→ **What you are asked to do**: Read the records and write them out again exactly.

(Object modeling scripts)

------

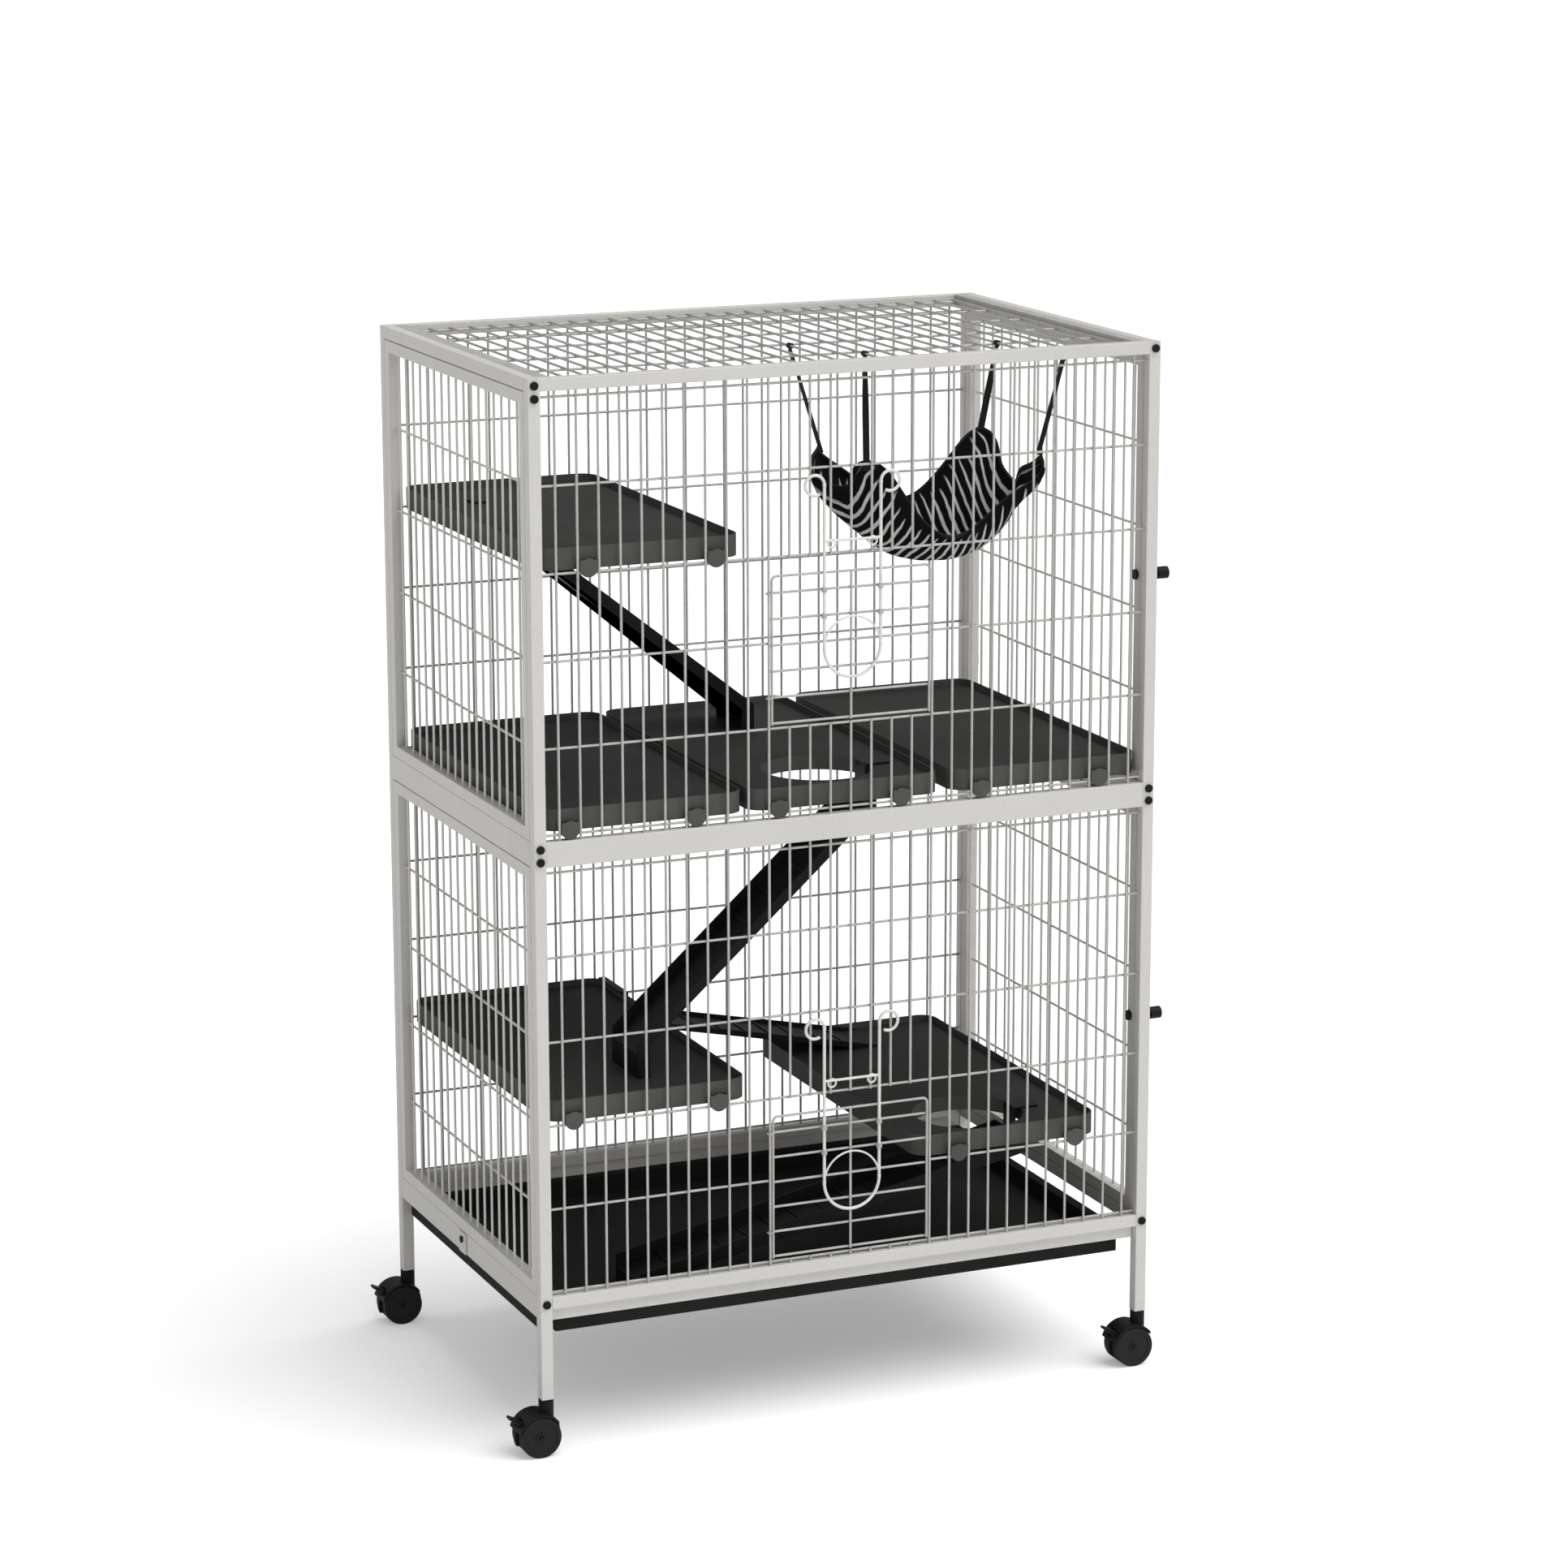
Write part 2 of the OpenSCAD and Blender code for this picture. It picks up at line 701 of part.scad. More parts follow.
module lower_right_shelf() {
  shelf(low_r_start, low_r_end, low_r_shelf, [54, 35], low_hole, no_slot);
}

// ---------- ramps ----------
// A ramp that runs down towards -x from its head: a deck between two side
// plates, a toe plate that stands on foot, and a tongue that hooks over hook_z.
// top is the upper edge at head_x, toe the height of the deck's end over foot.
module ramp(head_x, y0, top, slope, foot, toe, hook_z, lip) {
  run = (top - ramp_edge - toe - foot) / slope;
  end_x = head_x - run;
  deck = ramp_t / cos(atan(slope));
  ribs = floor((run - 40) / 34);
  union() {
    for (y = [y0, y0 + ramp_w - ramp_t])
      translate([0, y + ramp_t, 0]) rotate([90, 0, 0]) linear_extrude(ramp_t)
        polygon([[head_x, top], [end_x, foot + toe + ramp_edge], [end_x, foot],
                 [end_x + 16, foot], [end_x + 16, foot + toe + 16 * slope],
                 [head_x, top - ramp_edge]]);
    translate([0, y0 + ramp_w, 0]) rotate([90, 0, 0]) linear_extrude(ramp_w)
      polygon([[head_x, top - ramp_edge], [head_x, top - ramp_edge + deck],
               [end_x, foot + toe + deck], [end_x, foot + toe]]);
    translate([end_x, y0, foot]) cube([ramp_t, ramp_w, toe + deck]);
    // low ribs for grip
    for (i = [1:ribs])
      translate([head_x - 20 - 34 * i, y0 + 1,
                 top - ramp_edge + deck - slope * (20 + 34 * i) - 0.6])
        rotate([0, -atan(slope), 0]) cube([4, ramp_w - 2, 2.2]);
    translate([head_x - ramp_t, y0, top - ramp_edge]) cube([ramp_t, ramp_w, ramp_edge]);
    translate([head_x - ramp_t, y0 + (ramp_w - tongue_w) / 2, top - 1])
      cube([ramp_t, tongue_w, hook_z + 2.5 - top + 1]);
    translate([head_x - ramp_t, y0 + (ramp_w - tongue_w) / 2, hook_z])
      cube([lip, tongue_w, 2.5]);
  }
}

module upper_ramp() {
  color(black) mirror([1, 0, 0])
    ramp(ramp_t / 2 - up_slot[0], up_slot[1] - ramp_w / 2,
         shelf_top(up_shelf) - floor_t - 0.5, 0.79, shelf_top(up_level) + seat, 14,
         shelf_top(up_shelf) + seat, slot_lip + ramp_t);
}

module middle_ramp() {
  color(black)
    ramp(mid_hole[0] + head_out, mid_hole[1] - ramp_w / 2,
         up_level + shelf_rise - head_drop, 0.887, shelf_top(low_l_shelf) + seat, 26,
         shelf_top(up_level) + seat, rim_lip + ramp_t);
}

module lower_ramp() {
  color(black)
    ramp(low_hole[0] + head_out, low_hole[1] - ramp_w / 2,
         low_r_shelf + shelf_rise - head_drop, 0.209, pan_z + floor_t + 0.5, 22,
         shelf_top(low_r_shelf) + seat, rim_lip + ramp_t);
}

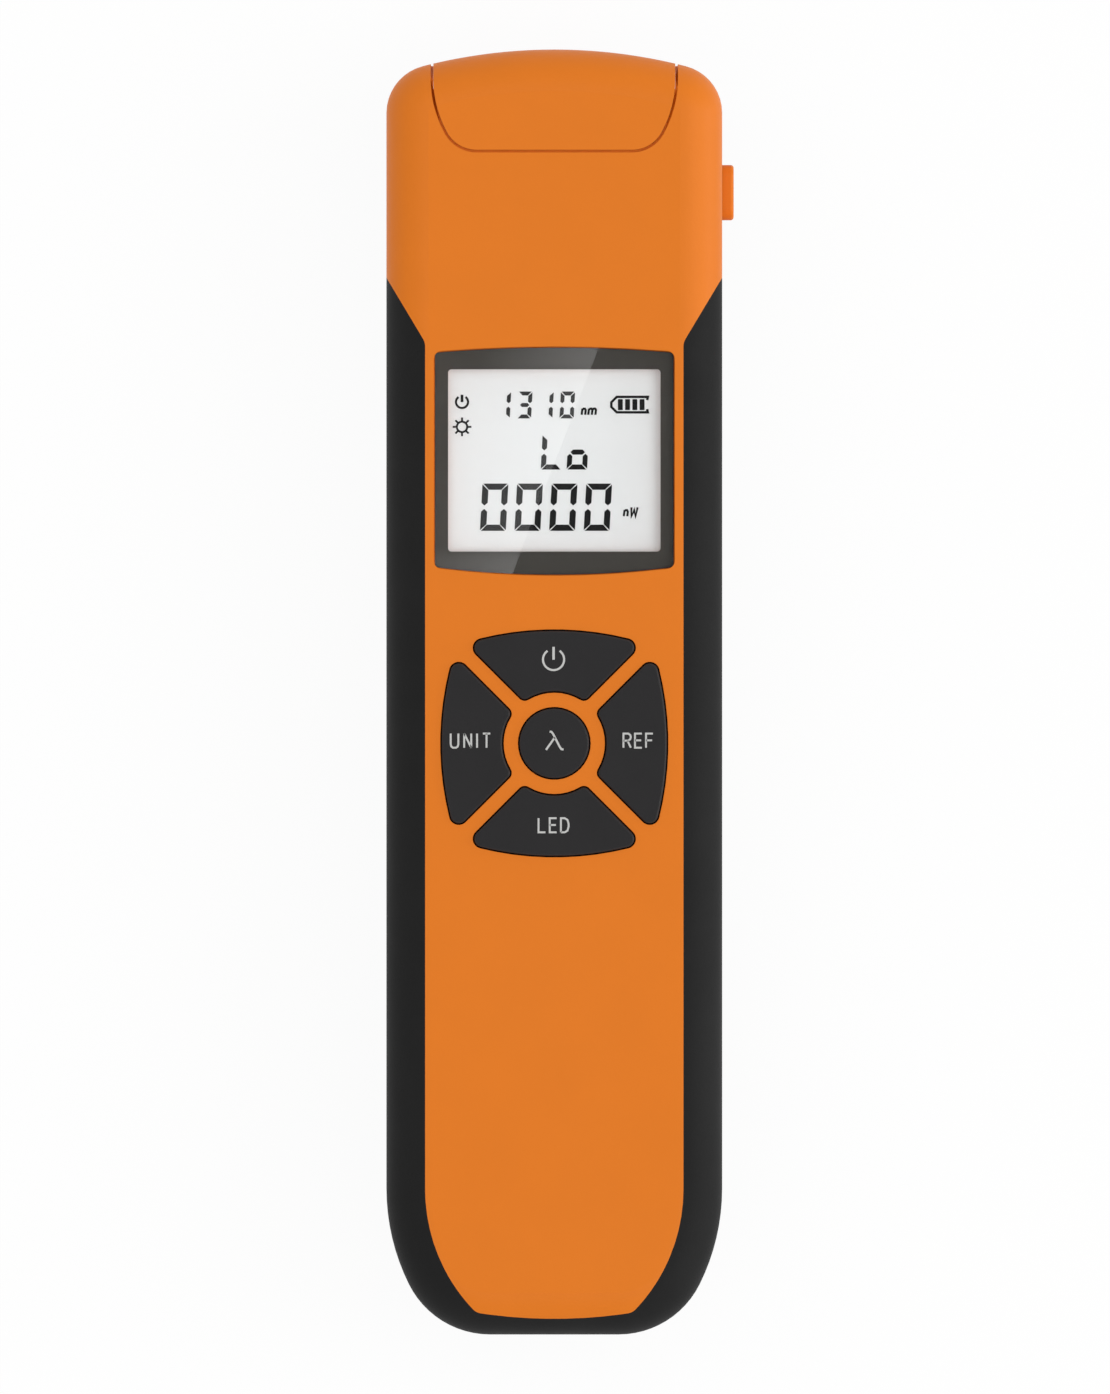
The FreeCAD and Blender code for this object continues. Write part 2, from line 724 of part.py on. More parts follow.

------

→ **Task solution**:
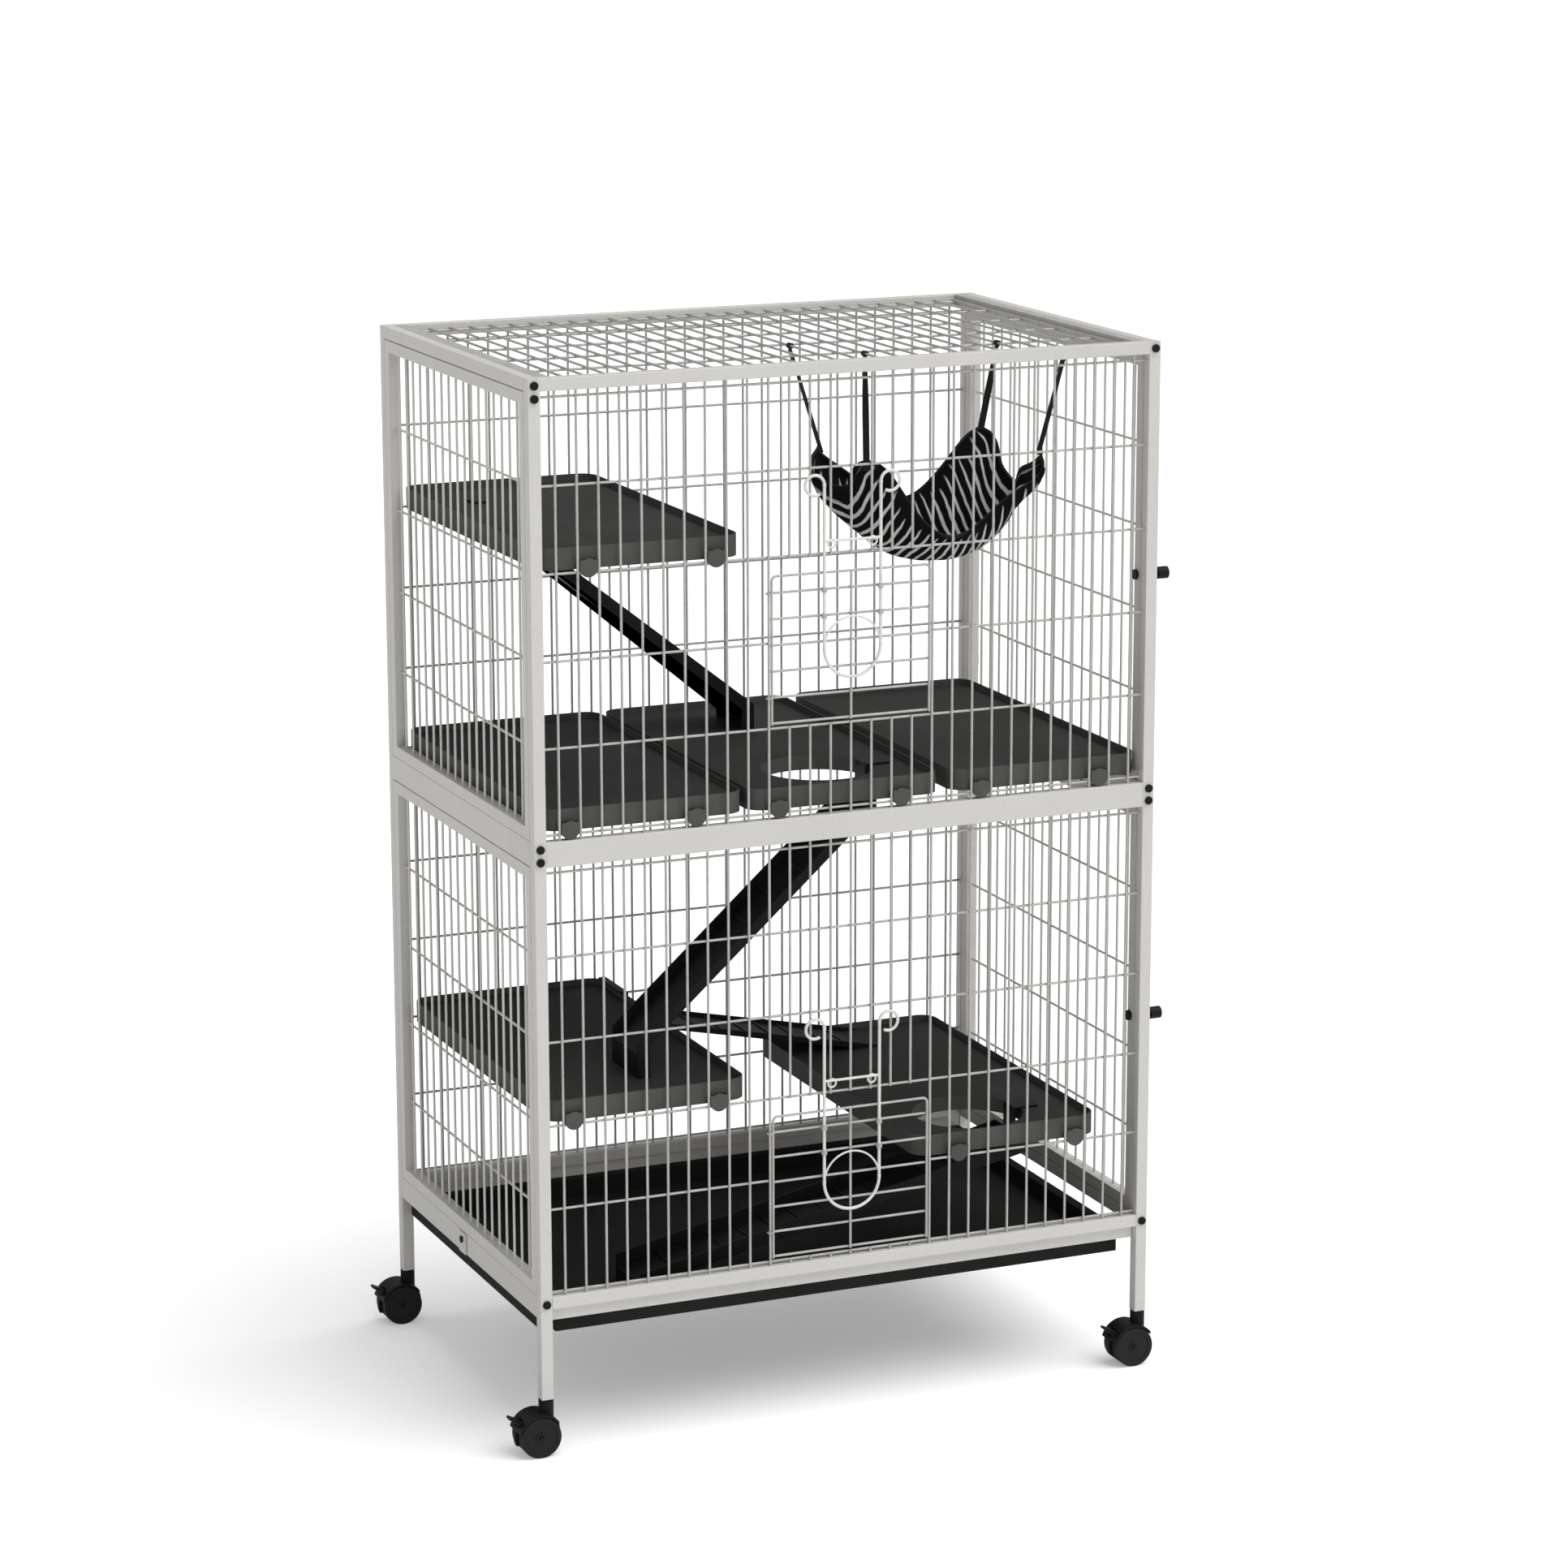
Write part 2 of the OpenSCAD and Blender code for this picture. It picks up at line 701 of part.scad. More parts follow.
module lower_right_shelf() {
  shelf(low_r_start, low_r_end, low_r_shelf, [54, 35], low_hole, no_slot);
}

// ---------- ramps ----------
// A ramp that runs down towards -x from its head: a deck between two side
// plates, a toe plate that stands on foot, and a tongue that hooks over hook_z.
// top is the upper edge at head_x, toe the height of the deck's end over foot.
module ramp(head_x, y0, top, slope, foot, toe, hook_z, lip) {
  run = (top - ramp_edge - toe - foot) / slope;
  end_x = head_x - run;
  deck = ramp_t / cos(atan(slope));
  ribs = floor((run - 40) / 34);
  union() {
    for (y = [y0, y0 + ramp_w - ramp_t])
      translate([0, y + ramp_t, 0]) rotate([90, 0, 0]) linear_extrude(ramp_t)
        polygon([[head_x, top], [end_x, foot + toe + ramp_edge], [end_x, foot],
                 [end_x + 16, foot], [end_x + 16, foot + toe + 16 * slope],
                 [head_x, top - ramp_edge]]);
    translate([0, y0 + ramp_w, 0]) rotate([90, 0, 0]) linear_extrude(ramp_w)
      polygon([[head_x, top - ramp_edge], [head_x, top - ramp_edge + deck],
               [end_x, foot + toe + deck], [end_x, foot + toe]]);
    translate([end_x, y0, foot]) cube([ramp_t, ramp_w, toe + deck]);
    // low ribs for grip
    for (i = [1:ribs])
      translate([head_x - 20 - 34 * i, y0 + 1,
                 top - ramp_edge + deck - slope * (20 + 34 * i) - 0.6])
        rotate([0, -atan(slope), 0]) cube([4, ramp_w - 2, 2.2]);
    translate([head_x - ramp_t, y0, top - ramp_edge]) cube([ramp_t, ramp_w, ramp_edge]);
    translate([head_x - ramp_t, y0 + (ramp_w - tongue_w) / 2, top - 1])
      cube([ramp_t, tongue_w, hook_z + 2.5 - top + 1]);
    translate([head_x - ramp_t, y0 + (ramp_w - tongue_w) / 2, hook_z])
      cube([lip, tongue_w, 2.5]);
  }
}

module upper_ramp() {
  color(black) mirror([1, 0, 0])
    ramp(ramp_t / 2 - up_slot[0], up_slot[1] - ramp_w / 2,
         shelf_top(up_shelf) - floor_t - 0.5, 0.79, shelf_top(up_level) + seat, 14,
         shelf_top(up_shelf) + seat, slot_lip + ramp_t);
}

module middle_ramp() {
  color(black)
    ramp(mid_hole[0] + head_out, mid_hole[1] - ramp_w / 2,
         up_level + shelf_rise - head_drop, 0.887, shelf_top(low_l_shelf) + seat, 26,
         shelf_top(up_level) + seat, rim_lip + ramp_t);
}

module lower_ramp() {
  color(black)
    ramp(low_hole[0] + head_out, low_hole[1] - ramp_w / 2,
         low_r_shelf + shelf_rise - head_drop, 0.209, pan_z + floor_t + 0.5, 22,
         shelf_top(low_r_shelf) + seat, rim_lip + ramp_t);
}

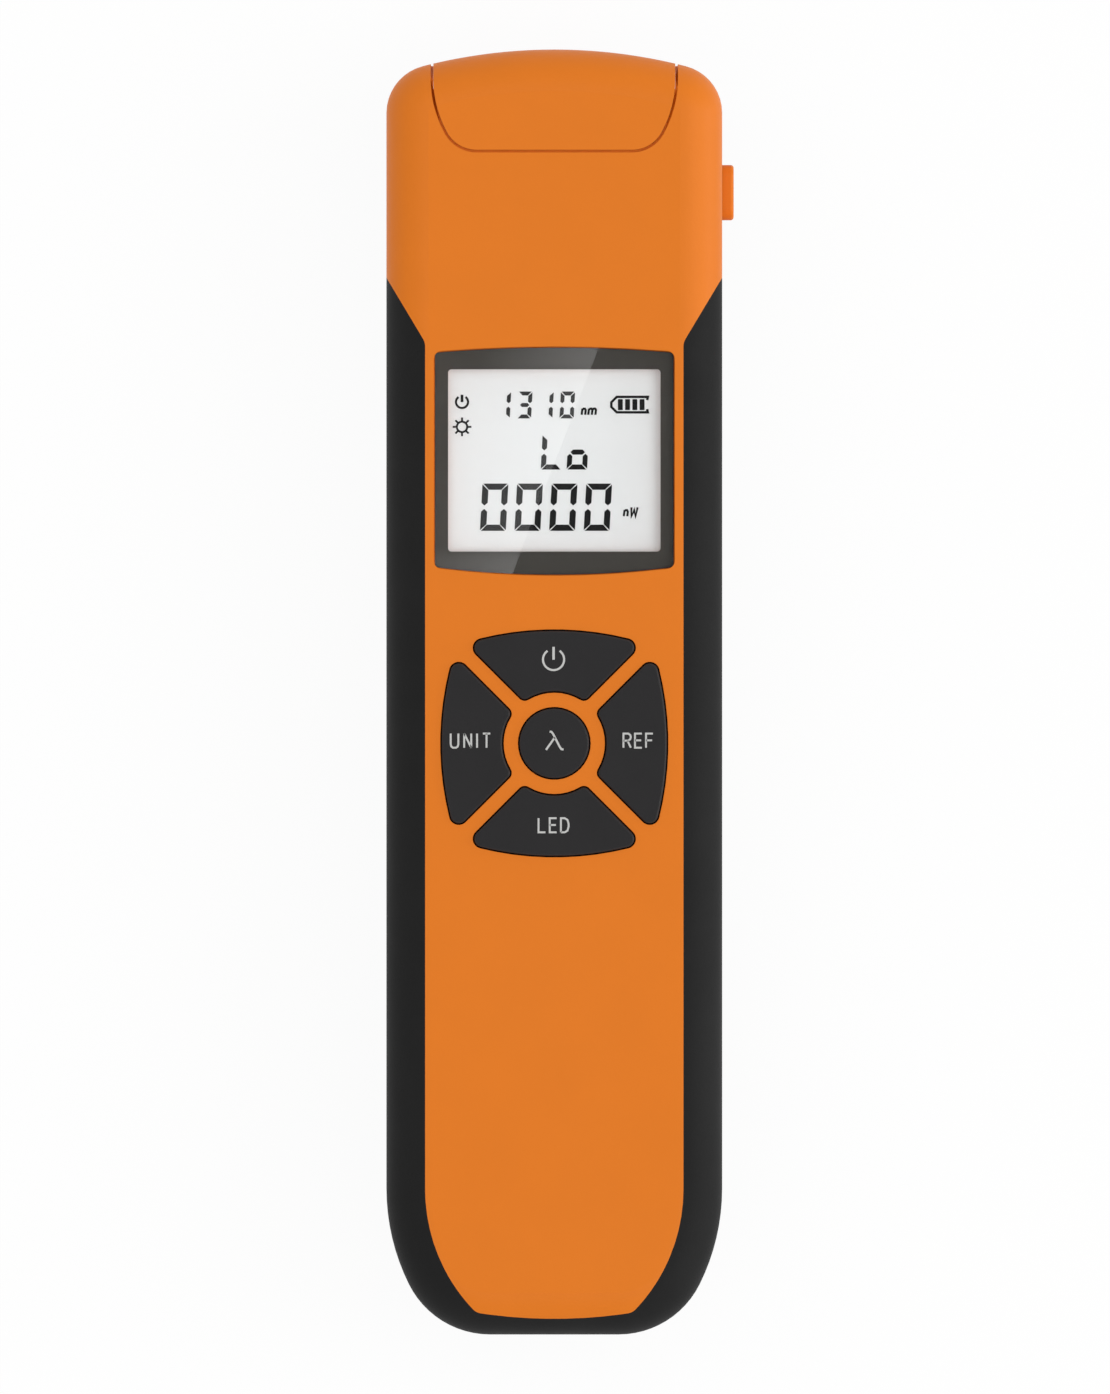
The FreeCAD and Blender code for this object continues. Write part 2, from line 724 of part.py on. More parts follow.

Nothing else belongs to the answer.